Sicchè, una volta stabilito nel provvedimento giudiziale chi debba essere il debitore, e chi il creditore di quella obbligazione, tale provvedimento non è suscettibile di essere posto nel nulla per effetto di un successivo accordo tra i soggetti obbligati.
Il coniuge beneficiario dell'assegno di mantenimento del figlio potrebbe, in teoria, indicare quest'ultimo quale adiectus solutionis causa, ai sensi dell'art. 1188 c.c.: ma, da un lato, altro è l'indicazione di pagamento (la quale non muta la persona del creditore), ben altra cosa invece è la sostituzione del creditore fissato dal titolo giudiziale con altro creditore; dall'altro lato, nel presente giudizio il ricorrente non risulta avere mai dedotto la violazione dell'art. 1188 c.c., nè risulta aver mai allegato in punto di fatto che la propria ex moglie avesse indicato nel figlio il destinatario del pagamento ai sensi della norma da ultimo citata.

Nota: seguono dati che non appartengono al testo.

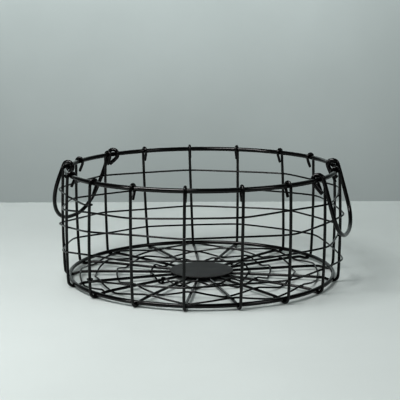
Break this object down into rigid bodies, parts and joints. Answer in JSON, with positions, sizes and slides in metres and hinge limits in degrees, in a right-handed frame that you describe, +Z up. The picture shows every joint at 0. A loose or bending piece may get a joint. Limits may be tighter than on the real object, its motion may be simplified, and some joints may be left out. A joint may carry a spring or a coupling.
{
  "type": "wire produce basket",
  "caption": "Round open wire basket with ribs hooked over a rim, woven wire wall and floor, a base disc and two swinging bail handles.",
  "frame": {"origin": "on the surface that the basket stands on, under the middle of the basket", "axes": "+Z up; the handles hang near +X and -X"},
  "size_m": [0.3947, 0.3723, 0.1536],
  "materials": {
    "thick_wire": "satin black",
    "rib_wire": "satin black",
    "woven_wire": "satin black",
    "handle_wire": "satin black",
    "base_disc": "matt dark grey"
  },
  "bodies": {
    "basket": {"top_rim": "thick_wire", "bottom_ring": "thick_wire", "rib_01": "rib_wire", "rib_02": "rib_wire", "rib_03": "rib_wire", "rib_04": "rib_wire", "rib_05": "rib_wire", "rib_06": "rib_wire", "rib_07": "rib_wire", "rib_08": "rib_wire", "rib_09": "rib_wire", "rib_10": "rib_wire", "rib_11": "rib_wire", "rib_12": "rib_wire", "rib_13": "rib_wire", "rib_14": "rib_wire", "rib_15": "rib_wire", "rib_16": "rib_wire", "rib_17": "rib_wire", "wall_weave": "woven_wire", "floor_weave": "woven_wire", "base_disc": "base_disc"},
    "left_handle": {"handle_left": "handle_wire"},
    "right_handle": {"handle_right": "handle_wire"}
  },
  "joints": [
    {"name": "right_handle_swing", "type": "hinge", "parent": "basket", "child": "right_handle", "pos_m": [0.16303, 0.01355, 0.1445], "axis": [0.0828, -0.9966, 0], "range_deg": [0, 317]},
    {"name": "left_handle_swing", "type": "hinge", "parent": "basket", "child": "left_handle", "pos_m": [-0.16303, 0.01355, 0.1445], "axis": [0.0828, 0.9966, 0], "range_deg": [0, 315]}
  ]
}
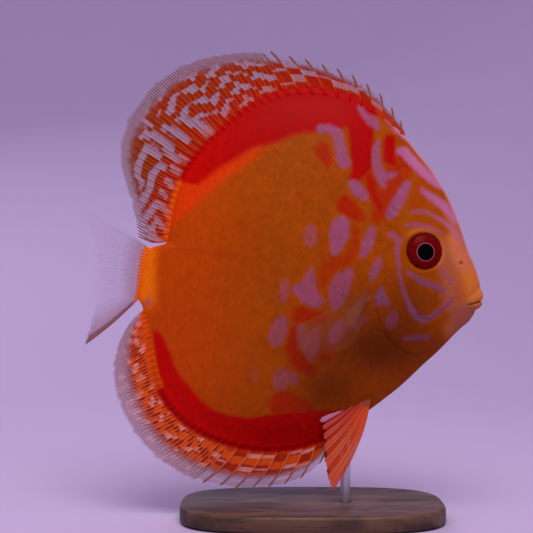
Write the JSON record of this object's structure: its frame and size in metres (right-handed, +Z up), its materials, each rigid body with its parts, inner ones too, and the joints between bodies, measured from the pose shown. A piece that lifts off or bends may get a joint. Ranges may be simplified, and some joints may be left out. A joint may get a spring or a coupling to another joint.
{
  "type": "discus fish",
  "caption": "Life-size discus fish, disc-shaped body with spread fins, held upright on a flat base with one rod.",
  "frame": {"origin": "centre of the bounding box's underside, on the floor under the stand", "axes": "+X towards the fish's snout, +Y towards its left side, +Z up"},
  "size_m": [0.1391, 0.058, 0.163],
  "materials": {
    "skin": "wet scaled skin, orange with pink patches",
    "snout": "smooth skin, pale orange",
    "eye": "glossy, dark red iris with black pupil",
    "fin_red": "thin rayed web, orange red",
    "fin_clear": "thin rayed web, nearly clear",
    "stand_wood": "satin dark wood",
    "stand_steel": "satin"
  },
  "bodies": {
    "root": {"head": "skin", "lower_jaw": "snout", "torso": "skin", "tail_stalk": "skin", "gill_cover_left": "skin", "gill_cover_right": "skin", "eye_left": "eye", "eye_right": "eye", "dorsal_fin_front": "fin_red", "dorsal_fin_rear": "fin_red", "anal_fin_front": "fin_red", "anal_fin_rear": "fin_red", "caudal_fin": "fin_clear", "pectoral_fin_left": "fin_clear", "pectoral_fin_right": "fin_clear", "pelvic_fin_left": "fin_red", "pelvic_fin_right": "fin_red", "stand_base": "stand_wood", "stand_rod": "stand_steel"}
  },
  "joints": []
}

L'odierno ricorrente risulta avere sempre dedotto una circostanza di fatto ben diversa, e cioè un vero e proprio accordo tra madre, padre e figlio in virtù del quale quest'ultimo sarebbe divenuto non già un mero adiectus, ma il vero e proprio creditore: accordo che, per quanto detto, non potrebbe che essere nullo e privo di effetti.
2.3. Quanto alla seconda allegazione del ricorrente, rileva la Corte che l'art. 337 septies c.c., comma 1, non può essere interpretato nel senso invocato dal ricorrente.
Quella norma, infatti, stabilisce che "il giudice" (soggetto grammaticale della disposizione) può disporre il pagamento di un assegno ai figli maggiorenni non indipendenti economicamente, e che in tal caso (cioè quando il giudice lo abbia disposto) l'assegno è versato direttamente all'avente diritto.
La norma dunque non consente dubbi sul fatto che il pagamento dell'assegno di mantenimento direttamente al figlio maggiorenne, invece che al genitore convivente, non è una facoltà dell'obbligato, ma può essere solo il frutto di una decisione giudiziaria.
3. Le spese del presente grado di giudizio vanno compensate integramente tra le parti, in considerazione della novità della questione e dell'esito alterno dei gradi di merito.
Il rigetto del ricorso costituisce il presupposto, del quale si dà atto con la presente sentenza, per il pagamento a carico della parte ricorrente di un ulteriore importo a titolo di contributo unificato pari a quello dovuto per l'impugnazione, ai sensi del D.P.R. 30 maggio 2002, n. 115, art. 13, comma 1 quater (nel testo introdotto dalla L. 24 dicembre 2012, n. 228, art. 1, comma 17).
P.Q.M.
la Corte di cassazione:
(-) rigetta il ricorso;
(-) compensa integralmente tra le parti le spese del presente giudizio di legittimità;
(-) dà atto che sussistono i presupposti previsti dal D.P.R. 30 maggio 2002, n. 115, art. 13, comma 1 quater, per il versamento da parte di D.N.A. di un ulteriore importo a titolo di contributo unificato pari a quello dovuto per l'impugnazione.